Give all of the lines again exactly as they read.
+++ AVAILABLE DATA
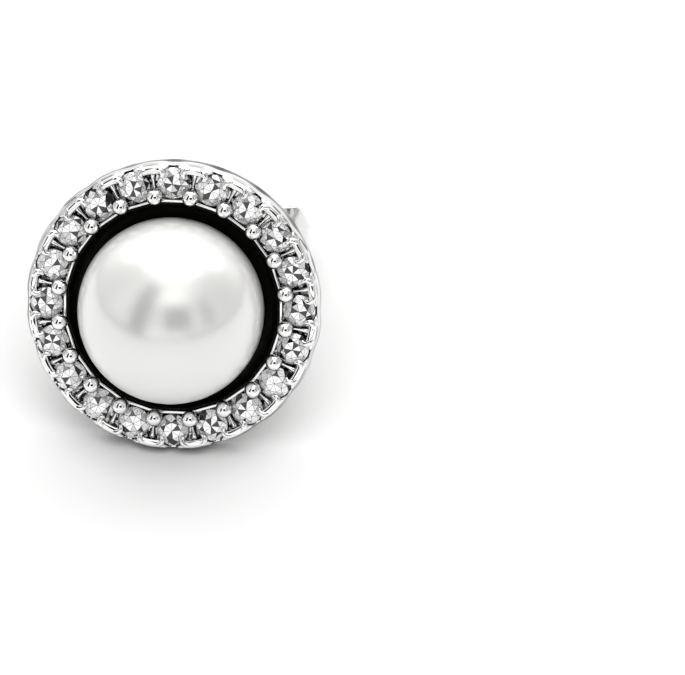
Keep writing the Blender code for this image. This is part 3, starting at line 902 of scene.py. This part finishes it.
def camera():
    """Long lens, with the pearl at its place in the photograph."""
    back = heading(VIEW_AZIMUTH, VIEW_ELEVATION)
    turn = back.to_track_quat('Z', 'Y')
    right = turn @ Vector((1.0, 0.0, 0.0))
    up = turn @ Vector((0.0, 1.0, 0.0))
    per_pixel = MM / PIXELS_PER_MM
    distance = PHOTO_WIDTH * per_pixel * LENS / SENSOR
    pearl_center = EARRING @ Vector((0.0, 0.0, PEARL_LEVEL))
    aside = (PHOTO_WIDTH / 2 - PEARL_PIXEL[0]) * per_pixel
    above = (PEARL_PIXEL[1] - PHOTO_HEIGHT / 2) * per_pixel
    target = pearl_center + right * aside + up * above
    data = bpy.data.cameras.new("camera")
    data.lens = LENS
    data.sensor_width = SENSOR
    data.clip_start = 0.01
    data.clip_end = 10.0
    view = bpy.data.objects.new("camera", data)
    bpy.context.scene.collection.objects.link(view)
    view.location = target + back * distance
    view.rotation_mode = 'QUATERNION'
    view.rotation_quaternion = turn
    bpy.context.scene.camera = view


def floor():
    """Plain pale floor, which is no part of the earring."""
    shape = bmesh.new()
    bmesh.ops.create_grid(shape, x_segments=1, y_segments=1, size=0.4)
    mesh = bpy.data.meshes.new("floor")
    shape.to_mesh(mesh)
    shape.free()
    material, _, shader = new_material("white_floor")
    shader.inputs["Base Color"].default_value = (*[FLOOR_ALBEDO] * 3, 1.0)
    shader.inputs["Roughness"].default_value = 0.9
    shader.inputs["Specular IOR Level"].default_value = 0.1
    mesh.materials.append(material)
    ground = bpy.data.objects.new("floor", mesh)
    bpy.context.scene.collection.objects.link(ground)
    return ground


def key_light(ground):
    """Soft key from above the camera, which only draws the shadow on the floor."""
    data = bpy.data.lights.new("key", 'SUN')
    data.energy = KEY_IRRADIANCE
    data.angle = KEY_ANGLE
    key = bpy.data.objects.new("key", data)
    bpy.context.scene.collection.objects.link(key)
    key.rotation_mode = 'QUATERNION'
    key.rotation_quaternion = heading(VIEW_AZIMUTH, KEY_ELEVATION).to_track_quat('Z', 'Y')
    lit = bpy.data.collections.new("lit_by_key")
    lit.objects.link(ground)
    key.light_linking.receiver_collection = lit


def studio():
    """Soft white studio: a bright dome with white boxes and dark gaps between them."""
    world = bpy.data.worlds.new("studio")
    bpy.context.scene.world = world
    world.use_nodes = True
    tree = world.node_tree
    background = tree.nodes["Background"]
    place = add_node(tree, "ShaderNodeTexCoord")

    def dot(direction):
        node = add_node(tree, "ShaderNodeVectorMath", operation='DOT_PRODUCT')
        tree.links.new(place.outputs["Generated"], node.inputs[0])
        node.inputs[1].default_value = direction
        return node.outputs["Value"]

    def calculate(operation, first, second):
        node = add_node(tree, "ShaderNodeMath", operation=operation)
        for socket, value in zip(node.inputs, (first, second)):
            if isinstance(value, (int, float)):
                socket.default_value = value
            else:
                tree.links.new(value, socket)
        return node.outputs["Value"]

    def soft_step(source, start, end):
        node = add_node(tree, "ShaderNodeMapRange", interpolation_type='SMOOTHSTEP')
        tree.links.new(source, node.inputs["Value"])
        node.inputs["From Min"].default_value = start
        node.inputs["From Max"].default_value = end
        return node.outputs["Result"]

    def card(under, azimuth, elevation, wide, high, soft, brightness):
        """A rectangle of the sky, angles in degrees, painted over what is under it."""
        ahead = heading(math.radians(azimuth), math.radians(elevation))
        side = Vector((0.0, 0.0, 1.0)).cross(ahead).normalized()
        rise = ahead.cross(side)
        depth = calculate('MAXIMUM', dot(ahead), 0.001)
        mask = soft_step(depth, 0.05, 0.15)
        for axis, size in ((side, wide), (rise, high)):
            offset = calculate('ABSOLUTE', calculate('DIVIDE', dot(axis), depth), 0.0)
            edge = math.tan(math.radians(size))
            inside = soft_step(offset, edge + soft, max(0.0, edge - soft))
            mask = calculate('MULTIPLY', mask, inside)
        change = calculate('MULTIPLY', calculate('SUBTRACT', brightness, under), mask)
        return calculate('ADD', under, change)

    height = dot(Vector((0.0, 0.0, 1.0)))
    sky = calculate('ADD', HORIZON, calculate('MULTIPLY', soft_step(height, 0.06, 0.12), DOME))
    sky = calculate('ADD', sky, calculate('MULTIPLY', soft_step(height, 0.84, 0.96), ZENITH))
    cards = (
        # azimuth, elevation, half width, half height, softness, brightness
        (6, 54, 19, 8, 0.05, 1.75),
        (180, 64, 46, 20, 0.15, 4.2),
        (-7, 8, 32, 5, 0.03, 1.35),
        (17, 28, 16, 15, 0.05, 0.0),
        (-35, 34, 11, 32, 0.05, 0.0),
        (59, 26, 9, 17, 0.08, 0.20),
        (98, 33, 22, 28, 0.20, 0.50),
        (-98, 35, 20, 30, 0.20, 0.60),
    )
    for values in cards:
        sky = card(sky, *values)
    tree.links.new(sky, background.inputs["Strength"])
    background.inputs["Color"].default_value = (1.0, 0.998, 0.992, 1.0)


halo_shell()
seat_ring()
well_bars()
bead_prongs()
claws()
ribs()
post()
well_lining()
pearl()
stones()
clutch()
key_light(floor())
studio()
camera()
bpy.context.scene.view_settings.view_transform = 'Standard'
++++++
EXERCISE OUTPUT:
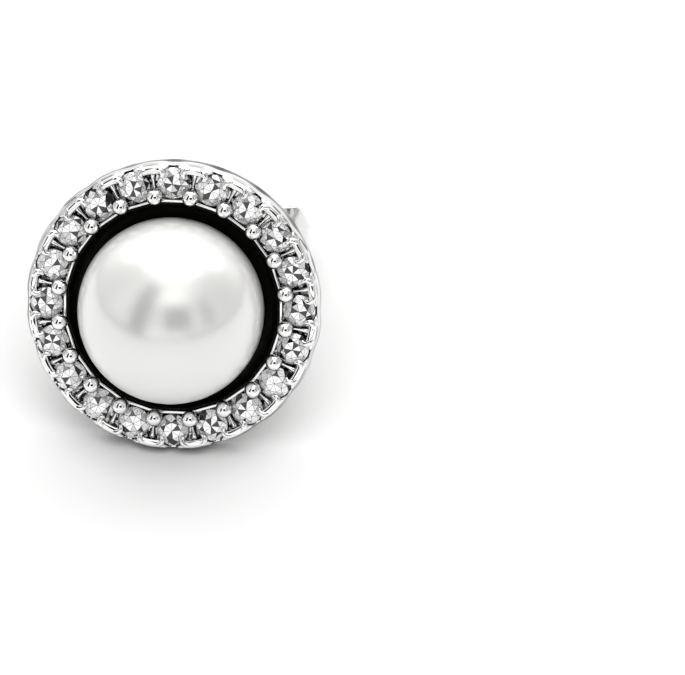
Keep writing the Blender code for this image. This is part 3, starting at line 902 of scene.py. This part finishes it.
def camera():
    """Long lens, with the pearl at its place in the photograph."""
    back = heading(VIEW_AZIMUTH, VIEW_ELEVATION)
    turn = back.to_track_quat('Z', 'Y')
    right = turn @ Vector((1.0, 0.0, 0.0))
    up = turn @ Vector((0.0, 1.0, 0.0))
    per_pixel = MM / PIXELS_PER_MM
    distance = PHOTO_WIDTH * per_pixel * LENS / SENSOR
    pearl_center = EARRING @ Vector((0.0, 0.0, PEARL_LEVEL))
    aside = (PHOTO_WIDTH / 2 - PEARL_PIXEL[0]) * per_pixel
    above = (PEARL_PIXEL[1] - PHOTO_HEIGHT / 2) * per_pixel
    target = pearl_center + right * aside + up * above
    data = bpy.data.cameras.new("camera")
    data.lens = LENS
    data.sensor_width = SENSOR
    data.clip_start = 0.01
    data.clip_end = 10.0
    view = bpy.data.objects.new("camera", data)
    bpy.context.scene.collection.objects.link(view)
    view.location = target + back * distance
    view.rotation_mode = 'QUATERNION'
    view.rotation_quaternion = turn
    bpy.context.scene.camera = view


def floor():
    """Plain pale floor, which is no part of the earring."""
    shape = bmesh.new()
    bmesh.ops.create_grid(shape, x_segments=1, y_segments=1, size=0.4)
    mesh = bpy.data.meshes.new("floor")
    shape.to_mesh(mesh)
    shape.free()
    material, _, shader = new_material("white_floor")
    shader.inputs["Base Color"].default_value = (*[FLOOR_ALBEDO] * 3, 1.0)
    shader.inputs["Roughness"].default_value = 0.9
    shader.inputs["Specular IOR Level"].default_value = 0.1
    mesh.materials.append(material)
    ground = bpy.data.objects.new("floor", mesh)
    bpy.context.scene.collection.objects.link(ground)
    return ground


def key_light(ground):
    """Soft key from above the camera, which only draws the shadow on the floor."""
    data = bpy.data.lights.new("key", 'SUN')
    data.energy = KEY_IRRADIANCE
    data.angle = KEY_ANGLE
    key = bpy.data.objects.new("key", data)
    bpy.context.scene.collection.objects.link(key)
    key.rotation_mode = 'QUATERNION'
    key.rotation_quaternion = heading(VIEW_AZIMUTH, KEY_ELEVATION).to_track_quat('Z', 'Y')
    lit = bpy.data.collections.new("lit_by_key")
    lit.objects.link(ground)
    key.light_linking.receiver_collection = lit


def studio():
    """Soft white studio: a bright dome with white boxes and dark gaps between them."""
    world = bpy.data.worlds.new("studio")
    bpy.context.scene.world = world
    world.use_nodes = True
    tree = world.node_tree
    background = tree.nodes["Background"]
    place = add_node(tree, "ShaderNodeTexCoord")

    def dot(direction):
        node = add_node(tree, "ShaderNodeVectorMath", operation='DOT_PRODUCT')
        tree.links.new(place.outputs["Generated"], node.inputs[0])
        node.inputs[1].default_value = direction
        return node.outputs["Value"]

    def calculate(operation, first, second):
        node = add_node(tree, "ShaderNodeMath", operation=operation)
        for socket, value in zip(node.inputs, (first, second)):
            if isinstance(value, (int, float)):
                socket.default_value = value
            else:
                tree.links.new(value, socket)
        return node.outputs["Value"]

    def soft_step(source, start, end):
        node = add_node(tree, "ShaderNodeMapRange", interpolation_type='SMOOTHSTEP')
        tree.links.new(source, node.inputs["Value"])
        node.inputs["From Min"].default_value = start
        node.inputs["From Max"].default_value = end
        return node.outputs["Result"]

    def card(under, azimuth, elevation, wide, high, soft, brightness):
        """A rectangle of the sky, angles in degrees, painted over what is under it."""
        ahead = heading(math.radians(azimuth), math.radians(elevation))
        side = Vector((0.0, 0.0, 1.0)).cross(ahead).normalized()
        rise = ahead.cross(side)
        depth = calculate('MAXIMUM', dot(ahead), 0.001)
        mask = soft_step(depth, 0.05, 0.15)
        for axis, size in ((side, wide), (rise, high)):
            offset = calculate('ABSOLUTE', calculate('DIVIDE', dot(axis), depth), 0.0)
            edge = math.tan(math.radians(size))
            inside = soft_step(offset, edge + soft, max(0.0, edge - soft))
            mask = calculate('MULTIPLY', mask, inside)
        change = calculate('MULTIPLY', calculate('SUBTRACT', brightness, under), mask)
        return calculate('ADD', under, change)

    height = dot(Vector((0.0, 0.0, 1.0)))
    sky = calculate('ADD', HORIZON, calculate('MULTIPLY', soft_step(height, 0.06, 0.12), DOME))
    sky = calculate('ADD', sky, calculate('MULTIPLY', soft_step(height, 0.84, 0.96), ZENITH))
    cards = (
        # azimuth, elevation, half width, half height, softness, brightness
        (6, 54, 19, 8, 0.05, 1.75),
        (180, 64, 46, 20, 0.15, 4.2),
        (-7, 8, 32, 5, 0.03, 1.35),
        (17, 28, 16, 15, 0.05, 0.0),
        (-35, 34, 11, 32, 0.05, 0.0),
        (59, 26, 9, 17, 0.08, 0.20),
        (98, 33, 22, 28, 0.20, 0.50),
        (-98, 35, 20, 30, 0.20, 0.60),
    )
    for values in cards:
        sky = card(sky, *values)
    tree.links.new(sky, background.inputs["Strength"])
    background.inputs["Color"].default_value = (1.0, 0.998, 0.992, 1.0)


halo_shell()
seat_ring()
well_bars()
bead_prongs()
claws()
ribs()
post()
well_lining()
pearl()
stones()
clutch()
key_light(floor())
studio()
camera()
bpy.context.scene.view_settings.view_transform = 'Standard'